What to produce:
Keep only those lines of the records that include the string "range".
****
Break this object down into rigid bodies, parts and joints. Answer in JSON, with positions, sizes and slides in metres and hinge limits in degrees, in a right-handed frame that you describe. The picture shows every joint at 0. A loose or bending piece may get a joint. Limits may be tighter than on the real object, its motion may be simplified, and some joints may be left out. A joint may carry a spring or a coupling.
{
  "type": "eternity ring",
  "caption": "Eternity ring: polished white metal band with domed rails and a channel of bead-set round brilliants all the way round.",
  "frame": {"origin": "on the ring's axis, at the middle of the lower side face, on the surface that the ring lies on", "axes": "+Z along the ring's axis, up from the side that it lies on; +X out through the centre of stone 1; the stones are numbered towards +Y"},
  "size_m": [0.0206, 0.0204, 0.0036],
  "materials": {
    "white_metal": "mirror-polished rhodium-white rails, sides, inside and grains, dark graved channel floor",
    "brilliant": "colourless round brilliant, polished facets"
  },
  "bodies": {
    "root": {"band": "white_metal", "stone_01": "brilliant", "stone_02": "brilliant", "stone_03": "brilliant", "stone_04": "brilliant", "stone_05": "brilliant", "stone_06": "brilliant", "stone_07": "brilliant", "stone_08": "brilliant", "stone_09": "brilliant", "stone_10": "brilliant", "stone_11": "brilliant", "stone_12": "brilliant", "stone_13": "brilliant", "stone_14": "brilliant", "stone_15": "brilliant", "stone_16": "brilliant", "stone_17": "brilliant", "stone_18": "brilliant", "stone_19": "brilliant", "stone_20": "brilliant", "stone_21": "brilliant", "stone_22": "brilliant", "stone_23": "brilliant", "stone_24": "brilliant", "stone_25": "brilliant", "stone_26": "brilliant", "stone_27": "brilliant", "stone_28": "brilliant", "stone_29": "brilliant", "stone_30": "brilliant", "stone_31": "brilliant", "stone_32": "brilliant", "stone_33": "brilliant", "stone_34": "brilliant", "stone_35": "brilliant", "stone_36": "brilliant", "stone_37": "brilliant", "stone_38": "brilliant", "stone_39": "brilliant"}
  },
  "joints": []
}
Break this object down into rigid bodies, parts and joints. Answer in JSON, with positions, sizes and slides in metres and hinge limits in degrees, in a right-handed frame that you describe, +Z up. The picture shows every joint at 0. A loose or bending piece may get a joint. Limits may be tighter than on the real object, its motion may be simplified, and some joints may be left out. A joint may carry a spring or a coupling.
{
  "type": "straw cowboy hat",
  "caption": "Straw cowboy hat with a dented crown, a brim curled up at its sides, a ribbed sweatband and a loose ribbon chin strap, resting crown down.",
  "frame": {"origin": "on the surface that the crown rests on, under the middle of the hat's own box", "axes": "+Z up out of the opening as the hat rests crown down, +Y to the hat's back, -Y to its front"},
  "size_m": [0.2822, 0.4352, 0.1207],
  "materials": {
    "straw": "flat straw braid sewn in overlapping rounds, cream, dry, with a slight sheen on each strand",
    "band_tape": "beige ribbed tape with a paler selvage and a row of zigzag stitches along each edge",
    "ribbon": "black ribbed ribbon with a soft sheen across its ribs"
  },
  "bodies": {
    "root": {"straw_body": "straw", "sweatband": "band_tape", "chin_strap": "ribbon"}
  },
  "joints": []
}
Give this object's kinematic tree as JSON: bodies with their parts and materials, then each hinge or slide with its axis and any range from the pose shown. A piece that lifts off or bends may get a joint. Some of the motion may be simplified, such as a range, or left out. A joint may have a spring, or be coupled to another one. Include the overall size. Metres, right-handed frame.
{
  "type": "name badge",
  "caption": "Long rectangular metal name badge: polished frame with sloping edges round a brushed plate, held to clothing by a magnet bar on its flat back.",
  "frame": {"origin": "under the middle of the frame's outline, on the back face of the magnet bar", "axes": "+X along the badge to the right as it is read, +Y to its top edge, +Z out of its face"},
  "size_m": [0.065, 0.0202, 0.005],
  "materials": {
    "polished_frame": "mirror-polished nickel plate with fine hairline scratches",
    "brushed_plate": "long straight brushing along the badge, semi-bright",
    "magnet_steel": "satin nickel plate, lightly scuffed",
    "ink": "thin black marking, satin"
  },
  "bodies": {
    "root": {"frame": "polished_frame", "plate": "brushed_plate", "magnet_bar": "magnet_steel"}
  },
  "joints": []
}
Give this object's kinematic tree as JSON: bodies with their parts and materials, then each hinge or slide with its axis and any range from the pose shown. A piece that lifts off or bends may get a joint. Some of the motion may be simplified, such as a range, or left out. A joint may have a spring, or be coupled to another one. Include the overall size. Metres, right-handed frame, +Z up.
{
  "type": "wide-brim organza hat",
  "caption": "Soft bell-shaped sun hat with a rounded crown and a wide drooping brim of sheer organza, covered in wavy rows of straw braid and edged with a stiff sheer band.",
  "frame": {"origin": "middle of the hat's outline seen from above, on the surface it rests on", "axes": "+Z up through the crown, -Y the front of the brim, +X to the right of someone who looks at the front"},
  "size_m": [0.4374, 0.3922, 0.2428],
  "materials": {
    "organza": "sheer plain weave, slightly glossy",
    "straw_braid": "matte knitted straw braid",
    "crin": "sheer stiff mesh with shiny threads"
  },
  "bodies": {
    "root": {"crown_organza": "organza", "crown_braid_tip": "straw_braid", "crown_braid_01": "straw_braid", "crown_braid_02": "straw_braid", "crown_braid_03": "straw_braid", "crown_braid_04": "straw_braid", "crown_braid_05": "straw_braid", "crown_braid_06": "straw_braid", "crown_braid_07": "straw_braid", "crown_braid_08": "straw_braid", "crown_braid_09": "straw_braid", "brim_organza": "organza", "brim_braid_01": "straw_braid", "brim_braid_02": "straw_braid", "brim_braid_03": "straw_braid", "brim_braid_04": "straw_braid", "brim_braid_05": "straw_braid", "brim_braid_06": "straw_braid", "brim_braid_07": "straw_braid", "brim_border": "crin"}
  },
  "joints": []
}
****
Result for this exercise:
Give this object's kinematic tree as JSON: bodies with their parts and materials, then each hinge or slide with its axis and any range from the pose shown. A piece that lifts off or bends may get a joint. Some of the motion may be simplified, such as a range, or left out. A joint may have a spring, or be coupled to another one. Include the overall size. Metres, right-handed frame.
Give this object's kinematic tree as JSON: bodies with their parts and materials, then each hinge or slide with its axis and any range from the pose shown. A piece that lifts off or bends may get a joint. Some of the motion may be simplified, such as a range, or left out. A joint may have a spring, or be coupled to another one. Include the overall size. Metres, right-handed frame, +Z up.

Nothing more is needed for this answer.